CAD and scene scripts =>

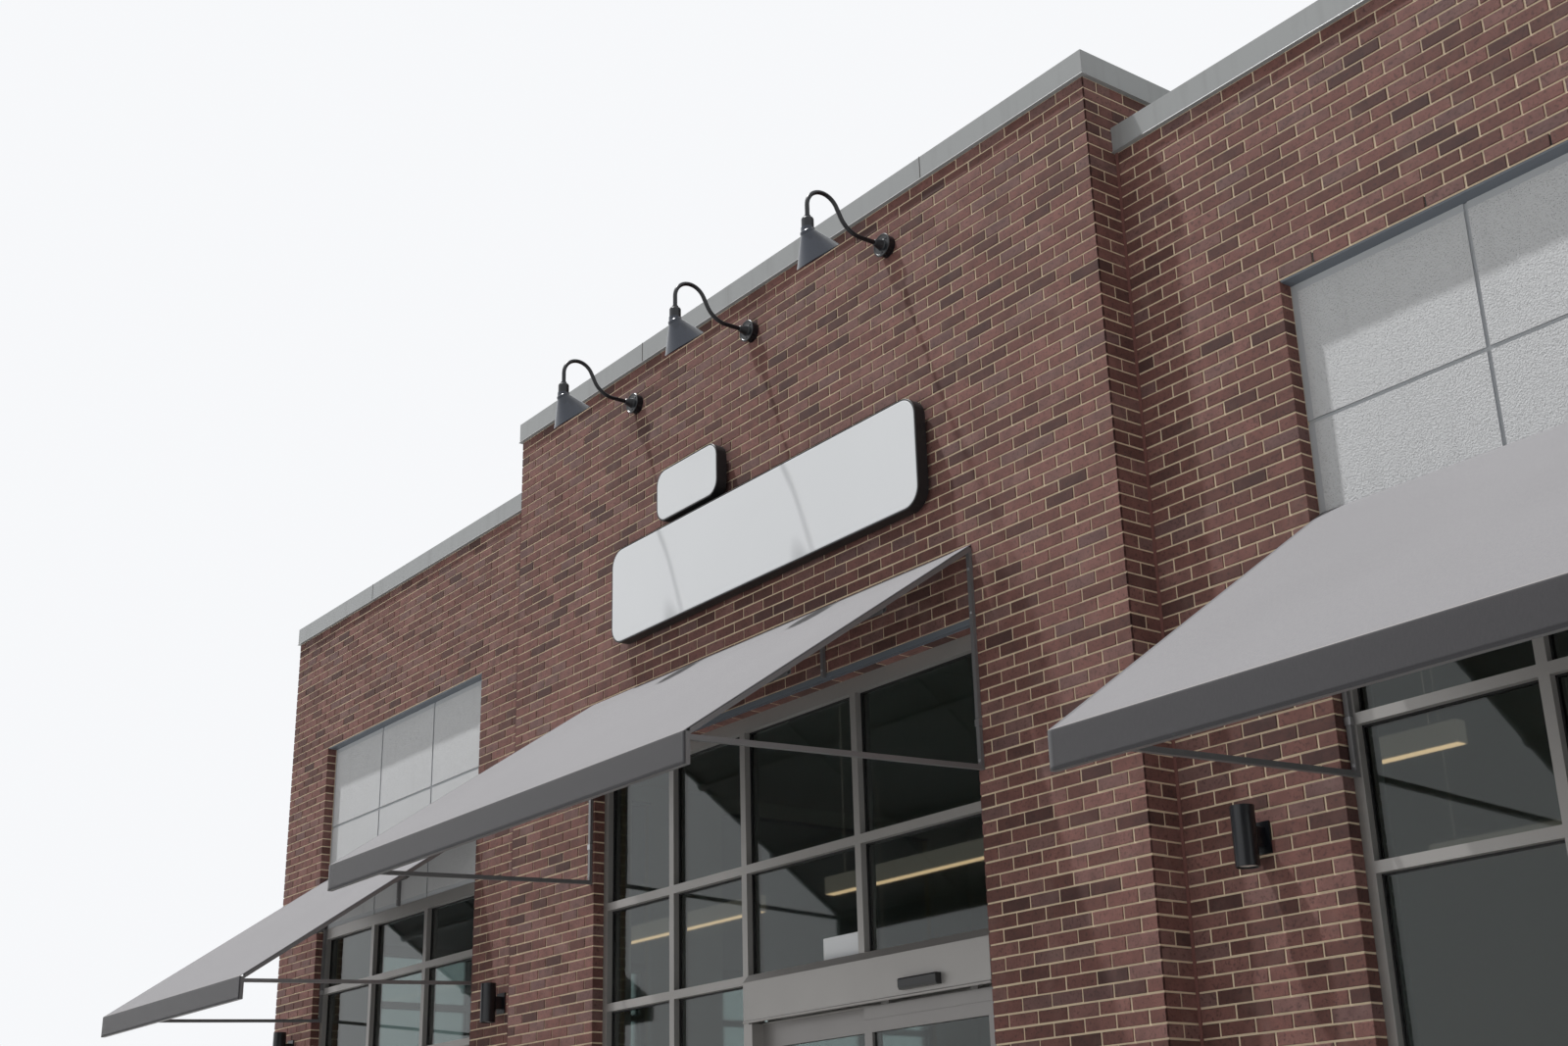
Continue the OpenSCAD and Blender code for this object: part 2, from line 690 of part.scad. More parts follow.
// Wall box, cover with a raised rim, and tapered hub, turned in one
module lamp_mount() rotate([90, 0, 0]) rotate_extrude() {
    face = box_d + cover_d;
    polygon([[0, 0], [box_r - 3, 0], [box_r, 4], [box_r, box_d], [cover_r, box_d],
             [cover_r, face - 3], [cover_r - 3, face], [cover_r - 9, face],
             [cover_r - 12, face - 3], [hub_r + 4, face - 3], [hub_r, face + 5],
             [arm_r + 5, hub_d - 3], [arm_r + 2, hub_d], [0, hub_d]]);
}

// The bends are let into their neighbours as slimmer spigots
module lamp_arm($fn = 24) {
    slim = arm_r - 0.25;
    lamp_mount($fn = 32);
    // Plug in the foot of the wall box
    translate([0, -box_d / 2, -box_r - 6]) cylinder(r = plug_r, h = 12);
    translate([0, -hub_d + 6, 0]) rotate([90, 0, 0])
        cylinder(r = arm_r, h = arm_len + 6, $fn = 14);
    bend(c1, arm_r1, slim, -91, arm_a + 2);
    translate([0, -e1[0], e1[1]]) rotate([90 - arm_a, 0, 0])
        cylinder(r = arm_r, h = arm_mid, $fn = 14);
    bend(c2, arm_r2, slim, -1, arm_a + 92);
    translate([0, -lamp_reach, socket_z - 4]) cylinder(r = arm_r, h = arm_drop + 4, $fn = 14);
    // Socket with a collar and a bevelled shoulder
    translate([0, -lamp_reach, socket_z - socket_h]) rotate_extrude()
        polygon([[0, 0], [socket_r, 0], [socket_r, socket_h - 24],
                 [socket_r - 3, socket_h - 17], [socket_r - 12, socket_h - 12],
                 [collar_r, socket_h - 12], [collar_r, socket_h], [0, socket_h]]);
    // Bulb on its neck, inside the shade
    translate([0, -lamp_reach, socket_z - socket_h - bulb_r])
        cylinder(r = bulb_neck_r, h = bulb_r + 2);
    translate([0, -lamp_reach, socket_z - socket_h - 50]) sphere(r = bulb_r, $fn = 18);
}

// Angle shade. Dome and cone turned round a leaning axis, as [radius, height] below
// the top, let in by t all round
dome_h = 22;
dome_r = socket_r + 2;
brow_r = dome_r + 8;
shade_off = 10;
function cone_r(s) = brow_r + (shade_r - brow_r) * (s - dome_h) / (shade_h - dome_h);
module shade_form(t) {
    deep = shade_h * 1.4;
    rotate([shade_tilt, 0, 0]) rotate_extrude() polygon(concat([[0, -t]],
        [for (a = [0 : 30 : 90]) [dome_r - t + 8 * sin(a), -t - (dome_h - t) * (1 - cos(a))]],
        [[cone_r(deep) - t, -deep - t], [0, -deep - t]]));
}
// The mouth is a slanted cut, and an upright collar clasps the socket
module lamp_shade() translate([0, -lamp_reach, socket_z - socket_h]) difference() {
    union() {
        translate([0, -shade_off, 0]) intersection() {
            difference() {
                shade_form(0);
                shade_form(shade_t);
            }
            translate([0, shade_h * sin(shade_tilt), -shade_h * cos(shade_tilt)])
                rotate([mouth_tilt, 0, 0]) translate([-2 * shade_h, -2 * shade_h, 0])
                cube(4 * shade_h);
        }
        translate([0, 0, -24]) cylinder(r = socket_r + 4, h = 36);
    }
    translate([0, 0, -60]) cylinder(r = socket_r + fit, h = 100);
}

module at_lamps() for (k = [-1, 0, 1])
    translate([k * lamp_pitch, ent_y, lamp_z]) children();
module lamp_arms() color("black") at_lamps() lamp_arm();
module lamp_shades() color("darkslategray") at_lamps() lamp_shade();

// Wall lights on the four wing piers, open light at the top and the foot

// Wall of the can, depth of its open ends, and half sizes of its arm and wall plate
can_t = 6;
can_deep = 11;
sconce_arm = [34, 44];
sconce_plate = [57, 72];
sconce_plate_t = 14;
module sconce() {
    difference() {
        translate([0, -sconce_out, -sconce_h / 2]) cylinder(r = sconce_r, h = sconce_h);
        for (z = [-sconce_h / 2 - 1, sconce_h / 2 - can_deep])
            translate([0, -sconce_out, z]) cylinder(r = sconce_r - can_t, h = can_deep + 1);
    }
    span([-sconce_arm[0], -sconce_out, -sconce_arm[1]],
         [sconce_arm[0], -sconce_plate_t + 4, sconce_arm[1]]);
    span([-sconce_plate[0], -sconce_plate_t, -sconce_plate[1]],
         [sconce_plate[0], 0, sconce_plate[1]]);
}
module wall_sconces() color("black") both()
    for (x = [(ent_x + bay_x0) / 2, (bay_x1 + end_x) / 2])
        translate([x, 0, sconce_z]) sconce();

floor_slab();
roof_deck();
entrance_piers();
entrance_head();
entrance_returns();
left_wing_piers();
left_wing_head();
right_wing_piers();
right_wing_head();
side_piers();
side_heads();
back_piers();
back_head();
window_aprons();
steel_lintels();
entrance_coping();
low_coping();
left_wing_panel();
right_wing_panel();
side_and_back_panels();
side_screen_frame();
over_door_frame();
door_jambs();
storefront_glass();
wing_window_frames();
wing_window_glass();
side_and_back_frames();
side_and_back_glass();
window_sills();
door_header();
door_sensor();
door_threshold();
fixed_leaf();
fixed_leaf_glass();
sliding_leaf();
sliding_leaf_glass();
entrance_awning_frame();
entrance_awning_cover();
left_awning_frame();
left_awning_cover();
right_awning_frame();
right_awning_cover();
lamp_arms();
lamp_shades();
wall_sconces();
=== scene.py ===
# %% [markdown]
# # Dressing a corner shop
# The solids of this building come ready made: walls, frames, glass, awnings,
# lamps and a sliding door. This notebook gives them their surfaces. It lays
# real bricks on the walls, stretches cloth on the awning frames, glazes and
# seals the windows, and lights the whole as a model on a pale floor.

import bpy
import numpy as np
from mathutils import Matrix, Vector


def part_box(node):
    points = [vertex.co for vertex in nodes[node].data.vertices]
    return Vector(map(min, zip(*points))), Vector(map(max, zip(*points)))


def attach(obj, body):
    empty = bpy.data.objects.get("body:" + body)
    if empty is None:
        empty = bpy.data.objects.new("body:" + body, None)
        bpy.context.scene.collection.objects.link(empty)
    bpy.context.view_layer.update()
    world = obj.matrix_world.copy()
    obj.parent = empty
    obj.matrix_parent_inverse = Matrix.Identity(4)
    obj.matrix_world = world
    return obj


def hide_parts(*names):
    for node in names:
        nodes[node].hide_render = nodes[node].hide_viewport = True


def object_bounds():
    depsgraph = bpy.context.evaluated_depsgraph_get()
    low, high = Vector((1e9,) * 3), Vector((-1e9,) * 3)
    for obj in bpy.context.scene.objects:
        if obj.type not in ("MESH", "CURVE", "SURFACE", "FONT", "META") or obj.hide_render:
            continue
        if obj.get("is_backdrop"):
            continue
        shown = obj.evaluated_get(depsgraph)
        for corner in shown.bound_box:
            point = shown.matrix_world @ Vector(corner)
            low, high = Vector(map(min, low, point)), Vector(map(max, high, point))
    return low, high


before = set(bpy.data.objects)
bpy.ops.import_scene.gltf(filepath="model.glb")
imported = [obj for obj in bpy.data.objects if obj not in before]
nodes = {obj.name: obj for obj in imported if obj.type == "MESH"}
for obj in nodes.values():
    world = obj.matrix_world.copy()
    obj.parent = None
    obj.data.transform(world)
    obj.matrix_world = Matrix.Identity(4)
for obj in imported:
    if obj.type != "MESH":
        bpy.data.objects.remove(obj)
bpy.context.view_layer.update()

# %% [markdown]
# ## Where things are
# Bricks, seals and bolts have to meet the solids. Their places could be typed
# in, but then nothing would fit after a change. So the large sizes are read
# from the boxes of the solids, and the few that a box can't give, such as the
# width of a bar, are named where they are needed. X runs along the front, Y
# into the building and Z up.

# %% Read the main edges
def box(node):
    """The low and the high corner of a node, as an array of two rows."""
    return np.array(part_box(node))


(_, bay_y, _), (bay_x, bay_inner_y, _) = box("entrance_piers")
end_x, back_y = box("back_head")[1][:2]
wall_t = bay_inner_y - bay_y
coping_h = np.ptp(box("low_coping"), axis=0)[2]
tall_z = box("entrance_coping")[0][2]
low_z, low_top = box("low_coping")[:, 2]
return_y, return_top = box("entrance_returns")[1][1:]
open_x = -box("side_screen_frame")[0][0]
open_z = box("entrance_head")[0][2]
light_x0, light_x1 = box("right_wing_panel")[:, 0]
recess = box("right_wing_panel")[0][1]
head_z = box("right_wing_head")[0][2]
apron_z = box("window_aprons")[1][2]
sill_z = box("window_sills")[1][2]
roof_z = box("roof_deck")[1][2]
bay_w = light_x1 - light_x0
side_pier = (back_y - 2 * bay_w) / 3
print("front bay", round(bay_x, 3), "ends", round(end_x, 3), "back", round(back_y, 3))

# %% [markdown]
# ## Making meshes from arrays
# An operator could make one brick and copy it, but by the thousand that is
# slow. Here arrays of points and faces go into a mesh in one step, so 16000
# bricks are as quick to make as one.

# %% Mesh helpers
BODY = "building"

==

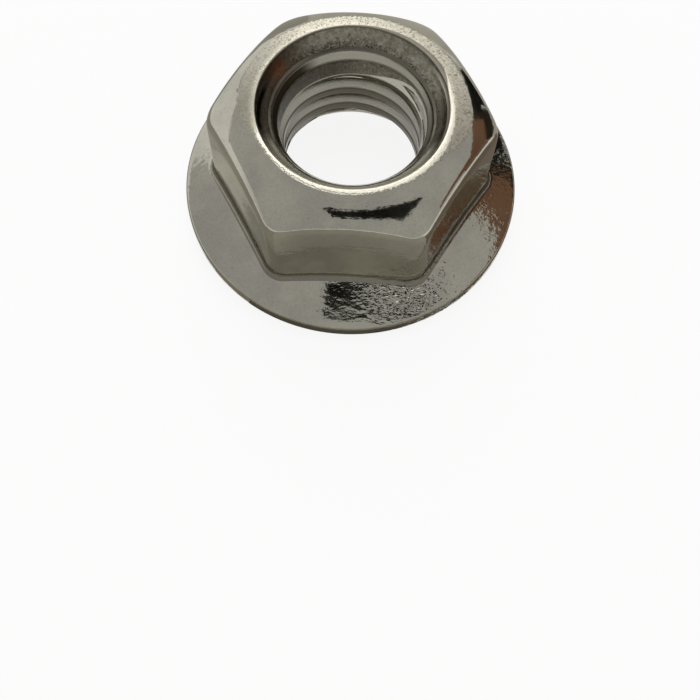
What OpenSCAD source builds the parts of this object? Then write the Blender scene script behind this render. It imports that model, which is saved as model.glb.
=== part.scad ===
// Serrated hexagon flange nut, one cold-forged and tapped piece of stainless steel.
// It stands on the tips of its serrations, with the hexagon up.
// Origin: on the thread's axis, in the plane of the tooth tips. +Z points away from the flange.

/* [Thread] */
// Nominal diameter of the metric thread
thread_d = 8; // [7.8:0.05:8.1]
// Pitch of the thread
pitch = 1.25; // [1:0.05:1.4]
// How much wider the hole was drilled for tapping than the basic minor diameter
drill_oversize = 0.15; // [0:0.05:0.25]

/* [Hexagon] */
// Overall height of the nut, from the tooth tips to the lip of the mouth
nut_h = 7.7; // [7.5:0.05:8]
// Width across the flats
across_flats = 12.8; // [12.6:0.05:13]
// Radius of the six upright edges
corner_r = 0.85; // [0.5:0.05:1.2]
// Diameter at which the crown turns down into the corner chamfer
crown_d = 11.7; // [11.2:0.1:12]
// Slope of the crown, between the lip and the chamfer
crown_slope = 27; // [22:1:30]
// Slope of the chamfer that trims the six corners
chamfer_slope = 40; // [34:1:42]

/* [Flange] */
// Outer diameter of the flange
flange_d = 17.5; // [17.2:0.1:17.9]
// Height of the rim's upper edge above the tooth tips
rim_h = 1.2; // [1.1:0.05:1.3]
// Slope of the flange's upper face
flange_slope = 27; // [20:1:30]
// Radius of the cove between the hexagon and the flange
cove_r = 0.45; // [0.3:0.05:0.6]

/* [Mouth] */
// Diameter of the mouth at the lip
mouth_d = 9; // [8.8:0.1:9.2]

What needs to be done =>
Return only the stretch of the material above from the line holding "floor_slab();" through the line holding "if empty is", copied exactly.

Answer to the task =>
floor_slab();
roof_deck();
entrance_piers();
entrance_head();
entrance_returns();
left_wing_piers();
left_wing_head();
right_wing_piers();
right_wing_head();
side_piers();
side_heads();
back_piers();
back_head();
window_aprons();
steel_lintels();
entrance_coping();
low_coping();
left_wing_panel();
right_wing_panel();
side_and_back_panels();
side_screen_frame();
over_door_frame();
door_jambs();
storefront_glass();
wing_window_frames();
wing_window_glass();
side_and_back_frames();
side_and_back_glass();
window_sills();
door_header();
door_sensor();
door_threshold();
fixed_leaf();
fixed_leaf_glass();
sliding_leaf();
sliding_leaf_glass();
entrance_awning_frame();
entrance_awning_cover();
left_awning_frame();
left_awning_cover();
right_awning_frame();
right_awning_cover();
lamp_arms();
lamp_shades();
wall_sconces();
=== scene.py ===
# %% [markdown]
# # Dressing a corner shop
# The solids of this building come ready made: walls, frames, glass, awnings,
# lamps and a sliding door. This notebook gives them their surfaces. It lays
# real bricks on the walls, stretches cloth on the awning frames, glazes and
# seals the windows, and lights the whole as a model on a pale floor.

import bpy
import numpy as np
from mathutils import Matrix, Vector


def part_box(node):
    points = [vertex.co for vertex in nodes[node].data.vertices]
    return Vector(map(min, zip(*points))), Vector(map(max, zip(*points)))


def attach(obj, body):
    empty = bpy.data.objects.get("body:" + body)
    if empty is None:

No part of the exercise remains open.